Things pick up when he gets on the road to Jhansi and meets with Johnny Nicholson on the way. Nicholson was one of those extraordinary frontier soldiers that seem larger than life and have lived an adventure that can’t possibly be true, but is. He and Flashman were comrades in arms from Flashman and he may have also appeared in Flashman and Flashman and the Mountain of Light. He agrees that trouble could be brewing in India from what he’s seen and leaves Flashman wondering. There’s a rather sober note at the end of this encounter that Nicholson was killed by a mutineer during the conflagration that enveloped the country not longer after the meeting.

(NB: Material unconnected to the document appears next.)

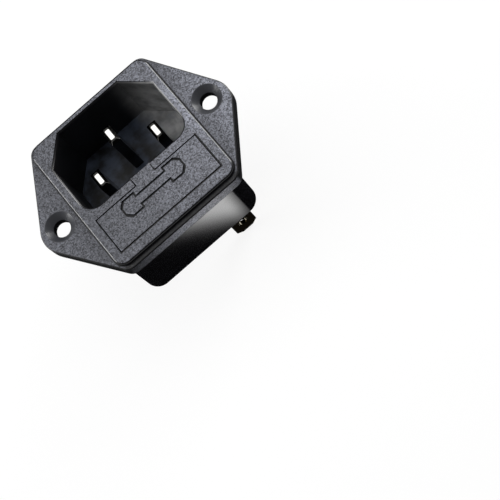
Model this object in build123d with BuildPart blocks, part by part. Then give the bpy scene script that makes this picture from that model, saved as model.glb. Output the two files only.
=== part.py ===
from build123d import *
import os

# Flanged mains inlet with three pins and a fuse drawer.
# X runs along the two fixing screws, Y towards the earth pin, Z out of the front face.
# The origin is midway between the fixing screws, on the rear face of the flange. Millimetres.

# Flange with its two ears
flange_thickness = 3.0
screw_spacing = 36.0
screw_hole_diameter = 3.4
countersink_diameter = 5.9
countersink_angle = 90
flange_height = 32.0
flange_bottom_width = 26.1
flange_top_width = 27.0
ear_tip_width = 46.4
ear_tip_drop = 1.05
ear_tip_radius = 5.0
flange_corner_radius = 2.2
flange_edge_break = 0.2
locating_hole_diameter = 2.4
locating_hole_depth = 2.2
locating_hole_spacing = 25.2
locating_hole_height = 13.6

# Raised front frame
bezel_overhang = 0.75
bezel_top_margin = 0.4
bezel_bottom_margin = 1.0
bezel_rise = 1.0
bezel_corner_radius = 2.4
bezel_edge_round = 0.5
front_face = flange_thickness + bezel_rise

# Housing behind the flange
body_width = 26.7
body_depth = 13.4
body_top_chamfer = 6.0
body_bottom_radius = 3.0
body_rear_break = 0.3

# Socket cavity and its three pins
pin_spacing = 14.0
pin_line_below_bezel_top = 11.7
earth_pin_offset = 4.0
pin_width = 2.0
pin_height = 4.0
pin_tip_taper = 0.5
pin_edge_radius = 0.2
power_pin_recess = 4.7
earth_pin_recess = 1.6
cavity_side_wall = 1.05
cavity_below_bezel_top = 1.25
cavity_height = 16.8
cavity_chamfer = 5.0
cavity_corner_radius = 3.0
cavity_mouth_chamfer = 0.3
rear_wall = 1.4

# Rear contacts: stakes, star-shaped peened heads, plates and tabs
stake_diameter = 2.0
stake_clearance = 0.05
plate_thickness = 0.8
star_tip_radius = 0.85
star_points = 4
head_height = 0.7
head_bevel = 0.25
head_groove_depth = 0.42
head_groove_angle = 45
tab_width = 4.8
tab_thickness = 0.8
tab_distance = 5.05
earth_tab_distance = 4.1
tab_length = 9.6
tab_shoulder_width = 6.2
tab_shoulder_height = 3.0
earth_tab_shoulder_height = 2.2
tab_tip_chamfer = 1.2
tab_hole_diameter = 2.1
tab_hole_from_tip = 4.2
tab_bend_radius = 0.3
earth_tab_bend_radius = 0.8
plate_beyond_stake = 2.2
plate_corner_chamfer = 1.6
star_cusp_round = 0.15
tab_shift = 0.15

# Fuse and its two clips
rivet_below_fuse = 0.475
fuse_end_gap = 0.7
fuse_glass_diameter = 5.0
fuse_glass_bore = 4.0
fuse_cap_diameter = 5.3
fuse_cap_length = 5.0
fuse_cap_end = 0.4
fuse_contact_inset = 2.0
fuse_cap_fit = 0.02
fuse_wire_diameter = 0.2
fuse_rivet_gap = 1.85
clip_width = 4.4
clip_thickness = 0.4
clip_fit = 0.05
clip_reach = 1.6
clip_flare = 0.45
clip_flare_height = 1.2
clip_bend_radius = 0.5
rivet_foot_diameter = 3.2
rivet_foot_thickness = 0.5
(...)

Flashman tries to get some information about the Rani from Skene, the diplomat stationed there, but as he’s never seen the woman (she conducts all her business with the British from behind a screen) he isn’t a lot of help, although he too is worried about the situation. There’s this whole sense of doom hanging over everything. Flashman has formed the opinion that the Rani is a sour embittered widow and even the Flash Harry charm with his dashing cavalry whiskers may have trouble winning her over.

He goes to meet the Rani the following day. He likes the women he does see and even befriends one of the Rani’s guards, who has heard the Bloody Lance legends and knows ‘Iflassman’ is someone to meet. Something he can dine out on for some time.

The meeting is conducted behind the screen and Harry keeps hearing this rustling noise that he can’t identify. The Rani gives him fairly short shrift and is unimpressed by the picture of the royal family that he presents her. He couldn’t blame her here, he didn’t think much of it himself. He plays an ace in the hole by saying that he has another gift, but he can only present it face to face. Harry is ushered behind the screen and into the presence of Laskhmibai the Rani of Jhansi. She’s not a sour old widow, she’s a stunningly beautiful young woman seated on a hanging swing, which was what created the rustling noise and even the great Harry Flashman is taken by her beauty.